In 2024, U.S. commercial real estate debt ballooned from $659 billion to $929 billion, given that many loans matured in 2023 but were modified and extended into 2024. While the appetite for CRE remains high among capital allocators and investors in 2024, the transaction volume would need to double every quarter to absorb the significant amount of outstanding debt at likely below-market terms. Most of these maturing loans were issued in the past 3-5 years with 60-70 percent senior LTV, 70-85 percent mezz LTV, SOFR + rate, interest only, expired rate hedges). These debt issues, coupled with peak pricing from 2018 – 2020, have created an incredibly wide bid-ask spread, further hindering transaction volumes.
What is a borrower to do?
Given this degradation of value and limited sale opportunities, most borrowers’ equity have been significantly reduced or wiped out, causing lenders to step in. Their options then include (1) selling the loan, (2) foreclosing on the asset and selling the leasehold (typically requiring seller financing to expand buyer pool), (3) extending the loan short term (if the borrower is willing to continue), (4) bring in new equity to recapitalize, or (4) foreclosing on the asset and hold until capital markets improve. Unfortunately, all these scenarios require additional investment, typically with the majority from existing lenders, thus putting financial stress on the lender. Fortunately, lenders have been preparing for these situations for the past 12-plus months. They can find experienced partners and operators, like Stream Asset Management & Advisory Services, to advise them on value preservation and creation.
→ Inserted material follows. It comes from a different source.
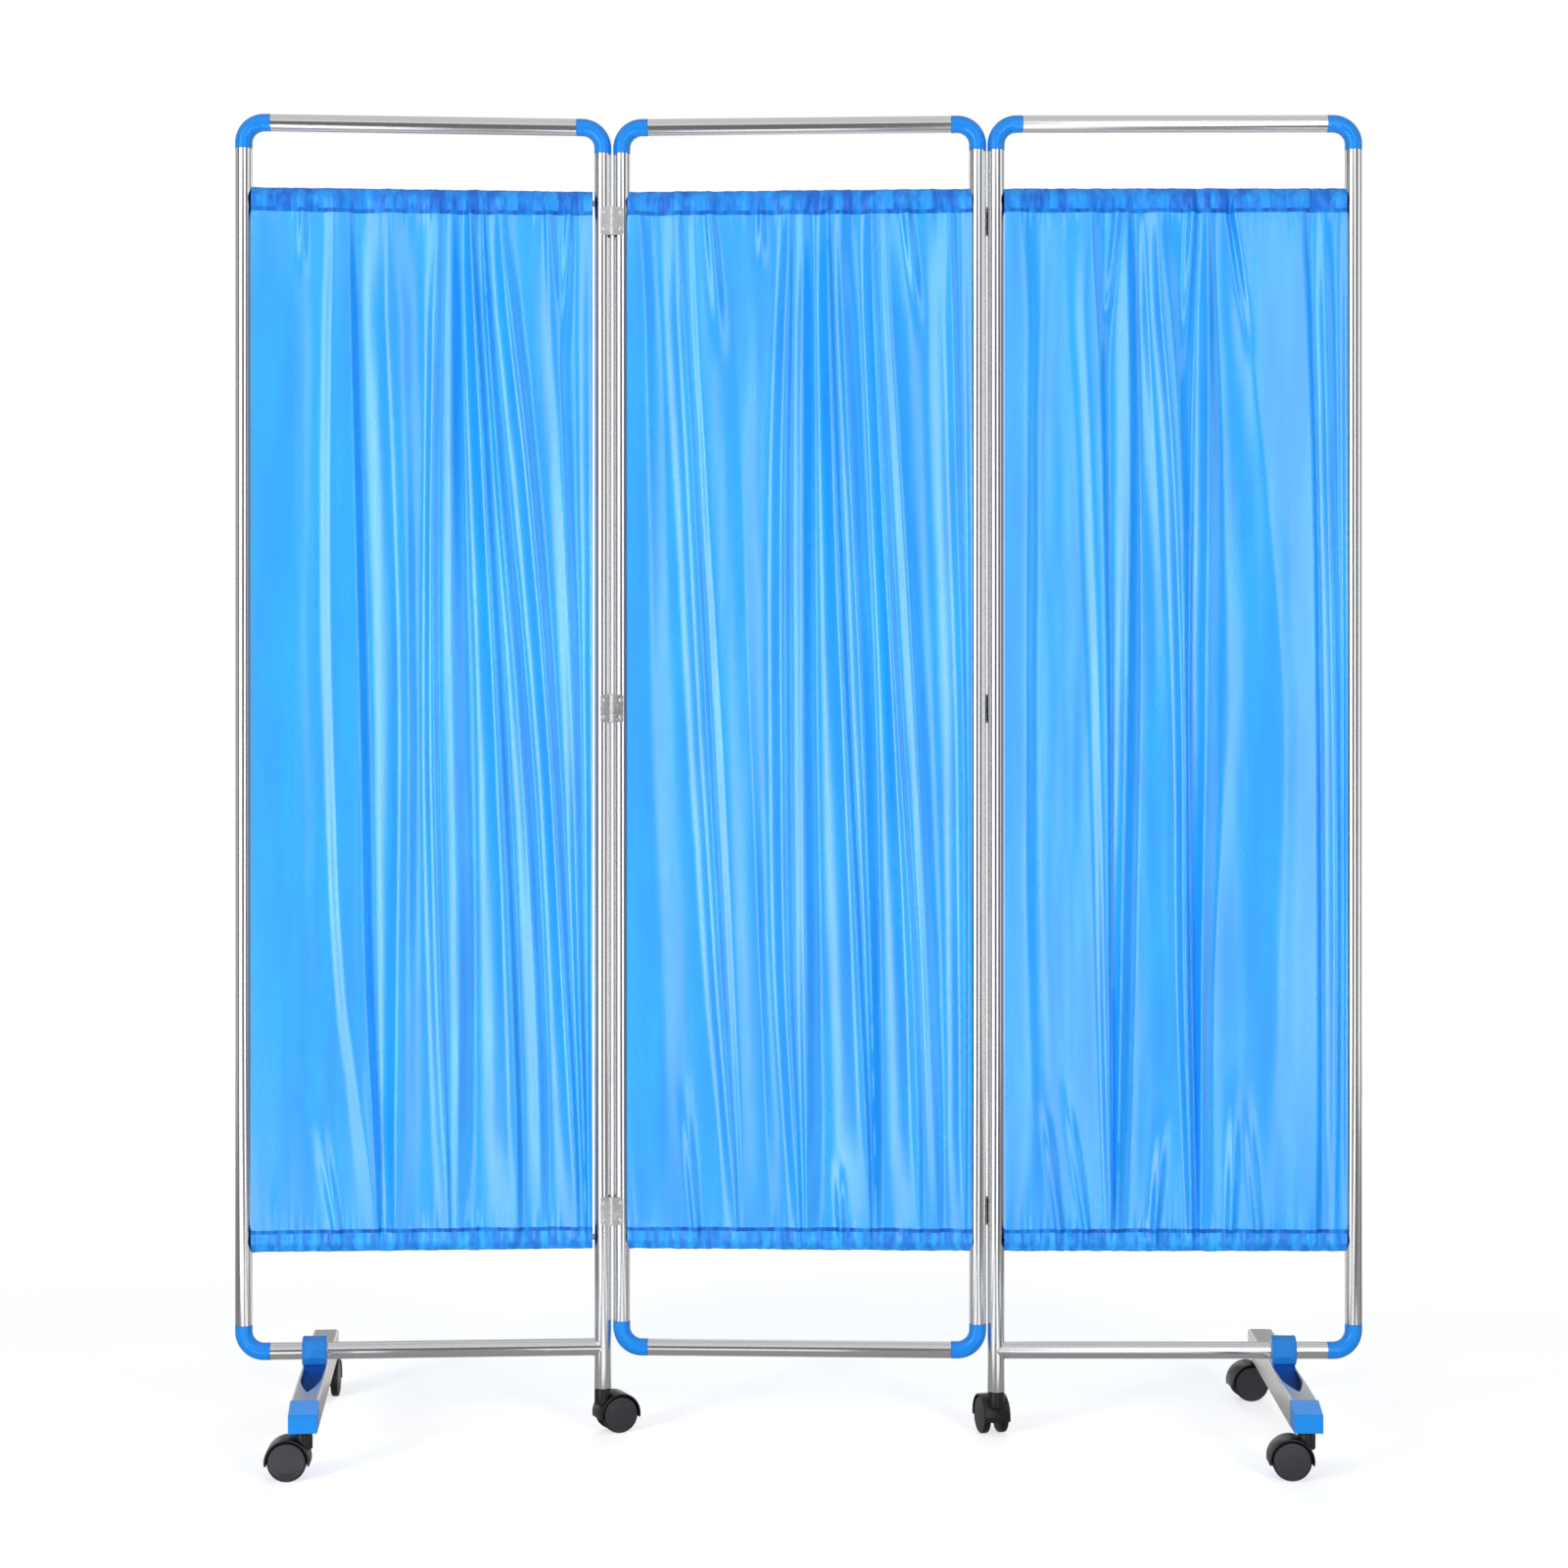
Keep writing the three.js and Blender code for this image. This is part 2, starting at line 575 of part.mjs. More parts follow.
// The cap at a foot's front end, with the socket for a castor's stem.
function footCap() {
  const rear = -FOOT_HALF_LENGTH + CAP_LENGTH;
  const front = -FOOT_HALF_LENGTH;
  const half = CHANNEL_WIDTH / 2;
  const low = carriedHeight + CAP_CHIN;
  const side = [
    [rear, low],
    [rear, channelTop],
    [front, channelTop - CAP_NOSE_DROP],
    [front, low],
  ];
  const shell = drawnAlongX(side, -half, half);
  const inner = half - CHANNEL_WALL - CLEARANCE;
  const spigotTop = channelTop - CHANNEL_WALL - CLEARANCE;
  const spigot = block(-inner, inner, rear - ROOT, rear + CAP_SPIGOT, low, spigotTop);
  const stemHole = bar("z", stemHoleRadius, low - OVERRUN, carriedHeight + SOCKET_LENGTH, STEM_SIDES);
  stemHole.translate(0, front + CASTOR_INSET, 0);
  return cut(join(shell, spigot), stemHole);
}

// The block inside the channel's rear end, flush with it, with the socket for the rear castor's stem.
function footPlug() {
  const inner = CHANNEL_WIDTH / 2 - CHANNEL_WALL - CLEARANCE;
  const low = carriedHeight + CAP_CHIN;
  const high = channelTop - CHANNEL_WALL - CLEARANCE;
  const plug = block(-inner, inner, FOOT_HALF_LENGTH - PLUG_LENGTH, FOOT_HALF_LENGTH, low, high);
  const stemHole = bar("z", stemHoleRadius, low - OVERRUN, carriedHeight + SOCKET_LENGTH, STEM_SIDES);
  return cut(plug, stemHole.translate(0, FOOT_HALF_LENGTH - CASTOR_INSET, 0));
}

function railClamp() {
  const ring = bar("x", clampRadius, -CLAMP_WIDTH / 2, CLAMP_WIDTH / 2, CLAMP_SIDES);
  ring.translate(0, 0, bottomRailHeight);
  const half = CHANNEL_WIDTH / 2 - SLOT_EDGE - CLEARANCE;
  const low = channelTop - SADDLE_DEPTH;
  const saddle = block(-half, half, -SADDLE_FRONT, SADDLE_REAR, low, bottomRailHeight);
  const tongueSide = [
    [-SADDLE_FRONT + ROOT, low],
    [-SADDLE_FRONT + ROOT, channelTop],
    [-SADDLE_FRONT, channelTop],
    [-TONGUE_REACH, channelTop - TONGUE_TIP_DEPTH],
    [-TONGUE_REACH, low],
  ];
  const tipHalf = TONGUE_TIP_WIDTH / 2;
  const tonguePlan = [
    [-half, 0],
    [-half, -SADDLE_FRONT],
    [-tipHalf, -TONGUE_REACH],
    [tipHalf, -TONGUE_REACH],
    [half, -SADDLE_FRONT],
    [half, 0],
  ];
  const wedge = drawnAlongX(tongueSide, -half, half);
  const plan = drawnAlongZ(tonguePlan, low - OVERRUN, channelTop + OVERRUN);
  const bore = bar("x", clampBore, -CLAMP_WIDTH / 2 - OVERRUN, CLAMP_WIDTH / 2 + OVERRUN, TUBE_SIDES);
  bore.translate(0, 0, bottomRailHeight);
  return cut(join(ring, saddle, overlap(wedge, plan)), bore);
}

// Assembly

function piece(name, geometry, material, x = 0, y = 0, z = 0) {
  geometry.computeVertexNormals();
  const mesh = new THREE.Mesh(geometry, material);
  mesh.name = name;
  mesh.position.set(x, y, z);
  return mesh;
}

function turned(group, degrees) {
  group.rotation.z = THREE.MathUtils.degToRad(degrees);
  return group;
}

function castor(name, x, y) {
  const group = turned(new THREE.Group(), CASTOR_TRAILS[name]);
  group.position.set(x, y, 0);
  group.add(piece(`${name}_castor_hood`, castorHood(), blackPlastic));
  group.add(piece(`${name}_castor_wheels`, castorWheels(), wheelPlastic));
  return group;
}

// The top rod and the curtain of one panel, centred on x.
function curtainSet(name, folds, x) {
  return [
    piece(`${name}_top_rod`, curtainRod(), steel, x, 0, topRodHeight),
    piece(`${name}_curtain`, curtain(folds), blueCloth, x),
  ];
}

// The middle panel's hinge leaves at one of its two joints.
function fixedLeaves(side, toX, toY) {
  const x = -toX * (halfSpacing + pinToPost);
  return Object.entries(hingeHeights).map(([level, z]) =>
    piece(`${side}_${level}_hinge_pin_leaf`, leafWithPin(toX, toY), steel, x, -toY * pinToPlane, z),
  );
}

function middlePanel() {
  const panel = new THREE.Group();
  for (const [side, out] of [["left", -1], ["right", 1]]) {
    const x = out * halfSpacing;
    panel.add(piece(`middle_${side}_post`, cornerPost(-out), chrome, x));
    panel.add(piece(`middle_top_${side}_elbow`, elbow(-out, -1), bluePlastic, x, 0, topRailHeight));
    panel.add(piece(`middle_bottom_${side}_elbow`, elbow(-out, 1), bluePlastic, x, 0, bottomRailHeight));
  }
  panel.add(piece("middle_top_rail", elbowedRail(), chrome, 0, 0, topRailHeight));
  panel.add(piece("middle_bottom_rail", elbowedRail(), chrome, 0, 0, bottomRailHeight));
  panel.add(...curtainSet("middle", MIDDLE_FOLD_SHARES, 0));
  panel.add(...fixedLeaves("left", 1, 1), ...fixedLeaves("right", -1, -1));
  return panel;
}

function foot(side, out, x) {
  const group = turned(new THREE.Group(), -out * FOOT_TOE);
  group.position.set(x, 0, 0);
  const castorY = FOOT_HALF_LENGTH - CASTOR_INSET;
  group.add(piece(`${side}_foot_channel`, footChannel(), steel));
  group.add(piece(`${side}_front_foot_cap`, footCap(), bluePlastic));
  group.add(piece(`${side}_rear_foot_plug`, footPlug(), blackPlastic));
  group.add(piece(`${side}_rail_clamp`, railClamp(), bluePlastic));
  group.add(castor(`${side}_front`, 0, -castorY));
  group.add(castor(`${side}_rear`, 0, castorY));
  return group;
}

// A wing, round its hinge pin at the origin. Its panel lies towards out along X and toPlane along Y.
function wing(side, out, toPlane, folds) {
  const pivot = new THREE.Group();
  for (const [level, z] of Object.entries(hingeHeights)) {
    pivot.add(piece(`${side}_${level}_hinge_bored_leaf`, leafWithBore(out, toPlane), steel, 0, 0, z));
  }
  const panel = new THREE.Group();
  panel.position.y = toPlane * pinToPlane;
  pivot.add(panel);
  const innerX = out * pinToPost;
  const outerX = innerX + out * POST_SPACING;
  const midX = (innerX + outerX) / 2;
  panel.add(piece(`${side}_inner_post`, castorPost(out), chrome, innerX));
  panel.add(piece(`${side}_bottom_rail`, copedRail(out), chrome, innerX, 0, bottomRailHeight));
  panel.add(piece(`${side}_outer_post`, cornerPost(-out), chrome, outerX));
  panel.add(piece(`${side}_top_rail`, elbowedRail(), chrome, midX, 0, topRailHeight));
  panel.add(piece(`${side}_top_inner_elbow`, elbow(out, -1), bluePlastic, innerX, 0, topRailHeight));
  panel.add(piece(`${side}_top_outer_elbow`, elbow(-out, -1), bluePlastic, outerX, 0, topRailHeight));
  panel.add(piece(`${side}_bottom_outer_elbow`, elbow(-out, 1), bluePlastic, outerX, 0, bottomRailHeight));
  panel.add(...curtainSet(side, folds, midX));
  panel.add(foot(side, out, outerX - out * FOOT_INSET));
  panel.add(castor(`${side}_inner`, innerX, 0));
  return pivot;
}

function screen() {
  const standing = new THREE.Group();
  standing.add(middlePanel());
  const pinX = halfSpacing + pinToPost;
  const left = turned(wing("left", -1, 1, LEFT_FOLD_SHARES), LEFT_FOLD);
  left.position.set(-pinX, -pinToPlane, 0);
  const right = turned(wing("right", 1, -1, RIGHT_FOLD_SHARES), RIGHT_FOLD);
  right.position.set(pinX, pinToPlane, 0);
  standing.add(left, right);
  const box = new THREE.Box3().setFromObject(standing, true);
  const middle = box.getCenter(new THREE.Vector3());
  standing.position.set(-middle.x, -middle.y, -box.min.z);
  const group = new THREE.Group();
  group.add(standing);
  return group;
}

export default screen();
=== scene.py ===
"""A folding ward screen: chromed tube panels with moulded elbows, gathered curtains, feet and castors."""

import json
import logging
import math
from collections.abc import Callable
from dataclasses import dataclass, field
from enum import Enum
from functools import lru_cache

import bmesh
import bpy
from mathutils import Matrix, Vector, noise


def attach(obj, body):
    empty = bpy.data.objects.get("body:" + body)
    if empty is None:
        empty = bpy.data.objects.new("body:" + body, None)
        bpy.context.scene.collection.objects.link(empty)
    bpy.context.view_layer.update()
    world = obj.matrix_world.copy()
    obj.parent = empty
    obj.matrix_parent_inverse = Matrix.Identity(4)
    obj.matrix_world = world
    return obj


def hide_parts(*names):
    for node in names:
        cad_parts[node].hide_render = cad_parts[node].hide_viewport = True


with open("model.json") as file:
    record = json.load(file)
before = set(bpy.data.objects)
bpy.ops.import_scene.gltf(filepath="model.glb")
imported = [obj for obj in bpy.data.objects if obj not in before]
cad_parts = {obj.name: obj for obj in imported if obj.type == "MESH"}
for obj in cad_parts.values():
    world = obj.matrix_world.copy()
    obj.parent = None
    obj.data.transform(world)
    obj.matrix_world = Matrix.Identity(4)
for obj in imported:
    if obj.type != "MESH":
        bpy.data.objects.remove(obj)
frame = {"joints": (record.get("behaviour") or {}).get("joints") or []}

log = logging.getLogger("ward_screen")
MM = 0.001  # metres in a millimetre
ONE_SPOT = 0.002  # millimetres within which two corners become one
RELIEF = 0.0002  # metres by which a bump's full strength raises a skin
SMOOTHER, ROUGHER = 0.05, 0.08  # how far a surface's roughness drifts either way
Pair = tuple[float, float]
Point = tuple[float, float, float]


class Side(Enum):
    """The two wings, each with its direction along X."""

    LEFT = -1
    RIGHT = 1

    @property
    def word(self) -> str:
        """The side's name as the nodes have it."""
        return self.name.lower()


# ---- frame of each piece


@dataclass(frozen=True)
class Place:
    """A spot on the floor plan in millimetres, with a turn about the upright in radians."""

    x: float
    y: float
    turn: float = 0.0

    def step(self, x: float, y: float, turn: float = 0.0) -> "Place":
        """The place reached by a step in millimetres and a turn, both in this one's own directions."""
        c, s = math.cos(self.turn), math.sin(self.turn)
        return Place(self.x + c * x - s * y, self.y + s * x + c * y, self.turn + turn)

    def matrix(self) -> Matrix:
        """The place as a matrix in metres."""
        spot = Matrix.Translation((self.x * MM, self.y * MM, 0.0))
        return spot @ Matrix.Rotation(self.turn, 4, "Z")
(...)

Each “distressed” asset has unique characteristics, such as asset class, location, age, amenities, occupancy, etc., so one size does not fit all. In our experience, each borrower/lender must take a few simple steps before devising a plan.
(1) Act quickly
Often, borrowers and lenders face a long stage of denial while the market and asset value deteriorate. Engage early on in asset management and best-in-class brokerage/operations to preserve value through real-time market intel and business planning to significantly reduce value deterioration.
(2) Go deeper than appraisals and BOVs
While appraisals and BOVs provide total asset values, they typically lag current market conditions. To fully understand the asset’s value and, more importantly, potential value, borrowers and lenders need to take a deep dive with a local full-service market experts to understand leasing fundamentals, competitive set, and attributes of the asset.
(3) Explore alternative uses
While some assets are the highest and best use given the changing dynamics in office, industrial, multi-family, and data center, the underlying land and/or asset may offer adaptive reuse or redevelopment opportunities that exceed current asset value.
(4) Plan for long-term hold
While investors and lenders remain optimistic about CRE transaction value, the capital market environment may remain depressed longer than previously expected. Conservatively, consider the current and future exit plans. The days of 3 to 5 percent cap rates seem far away. So, unless the strategic plan can afford a high terminal exit cap, run the analysis based on capital markets not improving for four to five years.
My crystal ball is opaque, but if I had to guess, there will be a lot of note sales (attempts more than transactions) and lender take-backs or restructures in the next 24 months. Most of these outcomes will be in office and Class B/C multifamily, but it will trickle down to industrial, Class A multifamily, retail, and hotels. Transaction volume in 2013 totaled $150 billion. I believe 2024 will have similar transaction volumes, and, unfortunately, 2025 maturing debt will be like 2024.
Adam Showalter is managing director, National Office Investor Services at Stream Realty Partners.